# This weekends hunt



## Bucksnort (Jun 29, 2004)

on video


----------



## bountyhunter (Jul 6, 2005)

Looks like you and I are in the same boat so far this year......

Congrats to Brad on a might fine trophy!!!!!!!


----------



## Trouthunter (Dec 18, 1998)

Get you one of these...we have them and they're great on those hot days and the green LED lights are a blessing in the dark. Deer can't hear the fan but it sure is nice to have that breeze blowing down on you when it's hot.

http://www.amazon.com/Ameristep-Hunters-Blind-Light-Combo/dp/B002B49J5K

And get one of these if you don't have one already...

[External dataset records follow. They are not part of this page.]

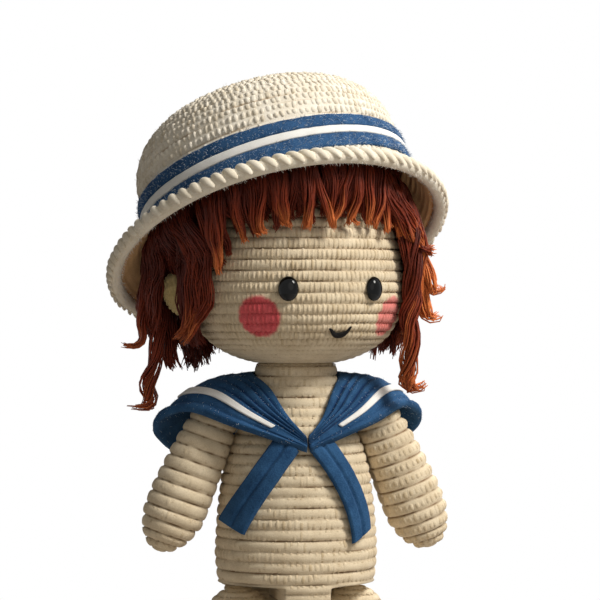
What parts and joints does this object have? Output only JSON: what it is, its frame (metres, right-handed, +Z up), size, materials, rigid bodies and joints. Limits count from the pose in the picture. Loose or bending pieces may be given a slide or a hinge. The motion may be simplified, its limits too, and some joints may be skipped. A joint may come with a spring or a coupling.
{
  "type": "amigurumi doll",
  "caption": "Standing crocheted doll with yarn hair, lift-off brimmed hat, sailor collar with ties, and turning head, arms and legs.",
  "frame": {"origin": "on the floor under the soles, in the middle of the box that the doll takes up", "axes": "+Z up along the doll's height, -Y the way its chest faces, +X to its own left"},
  "size_m": [0.1266, 0.116, 0.2673],
  "materials": {
    "cream_yarn": "crocheted cotton",
    "hat_yarn": "crocheted cotton",
    "hair_yarn": "auburn yarn",
    "blue_felt": "felt",
    "blue_yarn": "crocheted band",
    "white_tape": "cotton tape",
    "eye_plastic": "gloss",
    "black_thread": "embroidery thread",
    "joint_plastic": "matt",
    "stuffing": "loose polyester fibre"
  },
  "bodies": {
    "torso": {"torso_shell": "cream_yarn", "torso_stuffing": "stuffing", "collar": "blue_felt", "collar_tape_left": "white_tape", "collar_tape_right": "white_tape", "tie_left": "blue_felt", "tie_right": "blue_felt"},
    "head": {"head_shell": "cream_yarn", "head_stuffing": "stuffing", "neck_joint_post": "joint_plastic", "neck_joint_washer": "joint_plastic", "eye_left": "eye_plastic", "eye_right": "eye_plastic", "eye_washer_left": "joint_plastic", "eye_washer_right": "joint_plastic", "ear_left": "cream_yarn", "ear_right": "cream_yarn", "mouth": "black_thread", "hair_cap": "hair_yarn", "hair_fringe": "hair_yarn", "hair_right": "hair_yarn", "hair_left": "hair_yarn", "hair_back": "hair_yarn"},
    "hat": {"hat": "hat_yarn", "hat_brim_edging": "hat_yarn", "hat_band_lower": "blue_yarn", "hat_band_white": "white_tape", "hat_band_upper": "blue_yarn"},
    "arm_left": {"arm_left_shell": "cream_yarn", "arm_left_stuffing": "stuffing", "arm_left_joint_post": "joint_plastic", "arm_left_joint_washer": "joint_plastic"},
    "arm_right": {"arm_right_shell": "cream_yarn", "arm_right_stuffing": "stuffing", "arm_right_joint_post": "joint_plastic", "arm_right_joint_washer": "joint_plastic"},
    "leg_left": {"leg_left_shell": "cream_yarn", "leg_left_stuffing": "stuffing", "leg_left_joint_post": "joint_plastic", "leg_left_joint_washer": "joint_plastic"},
    "leg_right": {"leg_right_shell": "cream_yarn", "leg_right_stuffing": "stuffing", "leg_right_joint_post": "joint_plastic", "leg_right_joint_washer": "joint_plastic"}
  },
  "joints": [
    {"name": "head_turn", "type": "hinge", "parent": "torso", "child": "head", "pos_m": [0.00557, -0.00575, 0.16], "axis": [0, 0, 1], "range_deg": [-45, 30]},
    {"name": "hat_lift", "type": "slide", "parent": "head", "child": "hat", "axis": [-0.1905, 0.3591, 0.9136], "range_m": [0, 0.06]},
    {"name": "arm_left_swing", "type": "hinge", "parent": "torso", "child": "arm_left", "pos_m": [0.02757, -0.00575, 0.137], "axis": [0.9397, 0, 0.342], "range_deg": [-35, 25]},
    {"name": "arm_right_swing", "type": "hinge", "parent": "torso", "child": "arm_right", "pos_m": [-0.01643, -0.00575, 0.137], "axis": [0.9397, 0, -0.342], "range_deg": [-35, 25]},
    {"name": "leg_left_swing", "type": "hinge", "parent": "torso", "child": "leg_left", "pos_m": [0.01457, -0.00575, 0.066], "axis": [1, 0, 0], "range_deg": [-90, 20]},
    {"name": "leg_right_swing", "type": "hinge", "parent": "torso", "child": "leg_right", "pos_m": [-0.00343, -0.00575, 0.066], "axis": [1, 0, 0], "range_deg": [-90, 20]}
  ]
}
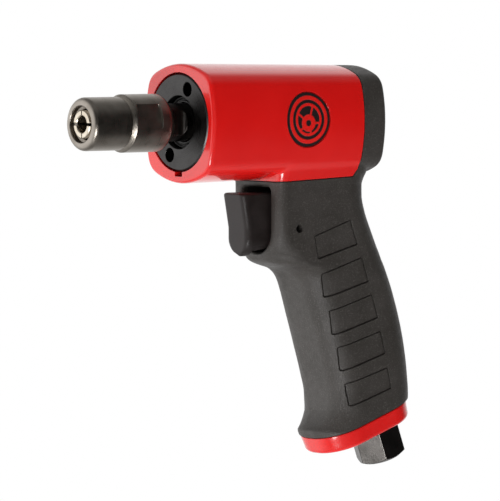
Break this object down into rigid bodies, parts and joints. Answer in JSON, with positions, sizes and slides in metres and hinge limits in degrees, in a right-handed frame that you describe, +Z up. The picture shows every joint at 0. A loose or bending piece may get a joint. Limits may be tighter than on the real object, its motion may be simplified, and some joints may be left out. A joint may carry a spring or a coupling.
{
  "type": "pneumatic die grinder",
  "caption": "Pistol-grip air die grinder with a red cast barrel, black rubber grip and rear cap, push trigger, nose collet and nut, and a hexagonal air inlet under the grip.",
  "frame": {"origin": "middle of the handle, where a hand closes round it", "axes": "+X back along the spindle, away from the collet; +Y to the tool's far side; +Z up from the air inlet to the barrel"},
  "size_m": [0.1529, 0.0438, 0.1569],
  "materials": {
    "red_paint": "gloss enamel",
    "rubber": "fine-grained matt",
    "black_plastic": "satin",
    "black_oxide": "black oxide, burnished",
    "turned_steel": "turned",
    "bright_steel": "bright",
    "bronze_steel": "ground",
    "aluminium": "machined",
    "brass": "machined",
    "seal": "matt",
    "vane_fibre": "laminated",
    "felt": "felt",
    "badge": "gloss"
  },
  "bodies": {
    "body": {"motor_housing": "red_paint", "grip_overmould": "rubber", "badge_near": "badge", "badge_far": "badge", "base_cap": "red_paint", "base_gasket": "seal", "inlet_bushing": "bright_steel", "inlet_screen": "brass", "inlet_o_ring": "seal", "exhaust_muffler": "felt", "trigger_pin": "bright_steel", "valve_bush": "brass", "valve_bush_o_ring": "seal", "valve_spring": "bright_steel", "front_cap": "turned_steel", "front_cap_o_ring": "seal", "front_seal": "seal", "front_end_plate": "aluminium", "rear_end_plate": "aluminium", "cylinder_dowel": "bright_steel", "front_bearing_outer_race": "bright_steel", "rear_bearing_outer_race": "bright_steel", "wave_washer": "bright_steel", "cylinder_liner": "bright_steel"},
    "rotor": {"rotor_shaft": "black_oxide", "rotor_vane_1": "vane_fibre", "rotor_vane_2": "vane_fibre", "rotor_vane_3": "vane_fibre", "rotor_vane_4": "vane_fibre", "rotor_vane_5": "vane_fibre", "front_bearing_inner_race": "bright_steel", "rear_bearing_inner_race": "bright_steel"},
    "front_balls": {"front_bearing_ball_cage": "brass"},
    "rear_balls": {"rear_bearing_ball_cage": "brass"},
    "collet": {"collet": "bronze_steel"},
    "nut": {"collet_nut": "black_oxide"},
    "trigger": {"trigger": "black_plastic", "valve_stem": "bright_steel", "valve_seal": "seal"}
  },
  "joints": [
    {"name": "spindle_spin", "type": "hinge", "parent": "body", "child": "rotor", "pos_m": [-0.081, 0, 0.075], "axis": [1, 0, 0], "continuous": true},
    {"name": "front_balls_spin", "type": "hinge", "parent": "body", "child": "front_balls", "pos_m": [-0.0704, 0, 0.075], "axis": [1, 0, 0], "continuous": true},
    {"name": "rear_balls_spin", "type": "hinge", "parent": "body", "child": "rear_balls", "pos_m": [-0.0189, 0, 0.075], "axis": [1, 0, 0], "continuous": true},
    {"name": "collet_slide", "type": "slide", "parent": "rotor", "child": "collet", "axis": [-1, 0, 0], "range_m": [0, 0.0025]},
    {"name": "collet_nut_turn", "type": "hinge", "parent": "collet", "child": "nut", "pos_m": [-0.111, 0, 0.075], "axis": [-1, 0, 0], "range_deg": [0, 720]},
    {"name": "trigger_press", "type": "slide", "parent": "body", "child": "trigger", "axis": [1, 0, 0], "range_m": [0, 0.0045], "stiffness_N_per_m": 2500, "springref_m": -0.004, "deforming": ["valve_spring"]}
  ],
  "couplings": [
    {"joint": "front_balls_spin", "follows": "spindle_spin", "ratio": 0.4465},
    {"joint": "rear_balls_spin", "follows": "spindle_spin", "ratio": 0.416},
    {"joint": "collet_nut_turn", "follows": "collet_slide", "rad_per_m": 5026.5}
  ]
}
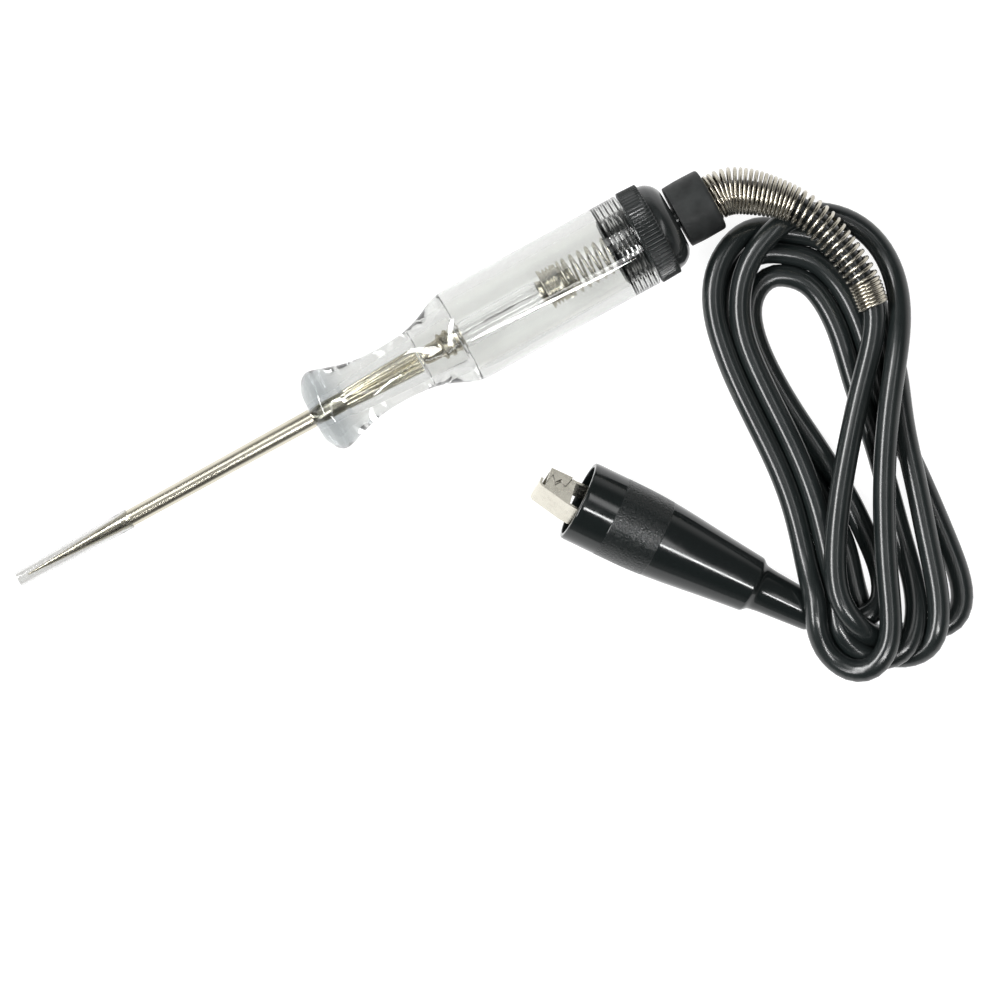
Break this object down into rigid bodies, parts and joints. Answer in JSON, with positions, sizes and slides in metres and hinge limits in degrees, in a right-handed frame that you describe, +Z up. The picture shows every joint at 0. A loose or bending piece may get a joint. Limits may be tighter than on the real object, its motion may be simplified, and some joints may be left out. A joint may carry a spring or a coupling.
{
  "type": "circuit test light",
  "caption": "Probe-style circuit tester with a lamp in a clear screwdriver-like handle, a sprung strain relief, and a bundled cord to a booted ground clip.",
  "frame": {"origin": "middle of the tool's length, on the surface that it lies on, directly below the tool's axis", "axes": "+X along the tool from the needle tip to the cord collar, +Z up"},
  "size_m": [0.1787, 0.1059, 0.0194],
  "materials": {
    "clear_acrylic": "polished clear plastic",
    "clear_vinyl": "soft clear plastic",
    "lamp_glass": "clear bulb glass",
    "rod_steel": "nickel plated and fine ground",
    "nickel": "nickel plated",
    "contact_brass": "tinned brass",
    "tungsten": "drawn wire",
    "gloss_black": "moulded gloss",
    "boot_vinyl": "gloss vinyl with a textured band",
    "matte_rubber": "matte",
    "cord_vinyl": "gloss extruded vinyl",
    "copper": "stranded copper"
  },
  "bodies": {
    "cap_and_cord": {"screw_cap": "gloss_black", "cap_contact_plate": "contact_brass", "contact_spring": "nickel", "collar_bush": "matte_rubber", "strain_relief_spring": "nickel", "cord_lead": "cord_vinyl", "lead_core_end": "copper", "cord_bundle_upper": "cord_vinyl", "cord_bundle_lower": "cord_vinyl", "cord_tail": "cord_vinyl", "clip_boot": "boot_vinyl", "clip_lower_jaw": "nickel", "clip_pivot_pin": "nickel", "clip_torsion_spring": "nickel", "clip_crimp_barrel": "nickel", "clip_conductor": "copper"},
    "lamp": {"lamp_front_cap": "nickel", "lamp_glass": "lamp_glass", "lamp_filament": "tungsten", "lamp_rear_cap": "nickel", "rear_contact_cup": "nickel"},
    "handle": {"handle_barrel": "clear_acrylic", "probe_rod": "rod_steel", "front_contact_cup": "contact_brass"},
    "cover": {"tip_cover": "clear_vinyl"},
    "upper_jaw": {"clip_upper_jaw": "nickel"}
  },
  "joints": [
    {"name": "lamp_draw", "type": "slide", "parent": "cap_and_cord", "child": "lamp", "axis": [-1, 0, 0], "range_m": [0, 0.006]},
    {"name": "handle_unscrew", "type": "hinge", "parent": "lamp", "child": "handle", "pos_m": [0, 0, 0.0097], "axis": [-1, 0, 0], "range_deg": [0, 2162]},
    {"name": "cover_pull", "type": "slide", "parent": "handle", "child": "cover", "axis": [-1, 0, 0], "range_m": [0, 0.025]},
    {"name": "jaw_open", "type": "hinge", "parent": "cap_and_cord", "child": "upper_jaw", "pos_m": [0.03084, -0.04575, 0.00866], "axis": [-0.56, -0.2983, -0.7729], "range_deg": [0, 18], "stiffness_Nm_per_rad": 0.02, "springref_deg": -11.46, "deforming": ["clip_torsion_spring"]}
  ],
  "couplings": [
    {"joint": "handle_unscrew", "follows": "lamp_draw", "rad_per_m": 6283.2}
  ]
}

http://www.amazon.com/Ameristep-1811-Blind-Wall-Shelf/dp/B002B4CUG0/ref=pd_sim_sg_2

TH


----------



## Bucksnort (Jun 29, 2004)

Thanks for the tip. Those are both great items.


----------



## catchysumfishy (Jul 19, 2008)

Trouthunter said:


> Get you one of these...we have them and they're great on those hot days and the green LED lights are a blessing in the dark. Deer can't hear the fan but it sure is nice to have that breeze blowing down on you when it's hot.
> 
> http://www.amazon.com/Ameristep-Hunters-Blind-Light-Combo/dp/B002B49J5K
> 
> ...


Good info! Is the shelf strong enough for a pair of 10x50 Bino's and maybe a Range finder too?


----------



## catchysumfishy (Jul 19, 2008)

Bucksnort said:


> on video


1 more time Snort- Great video again! I really appreciate them even more this year because i am Home bound! Thanks!


----------



## Rack Ranch (May 25, 2004)

Thats a bovumination  nice trashy youngster there..


----------



## Trouthunter (Dec 18, 1998)

> Good info! Is the shelf strong enough for a pair of 10x50 Bino's and maybe a Range finder too?


Oh yea, it has multiple shelves and in addition to my binoculars holds a bottle of water, range finder, Kimber .45 ACP or S&W .44 Magnum, grunt call, bottle of scent blocker, can of snuff, remote feeder switch, thermocell refills and my cell phone and I have room for more stuff. 

TH


----------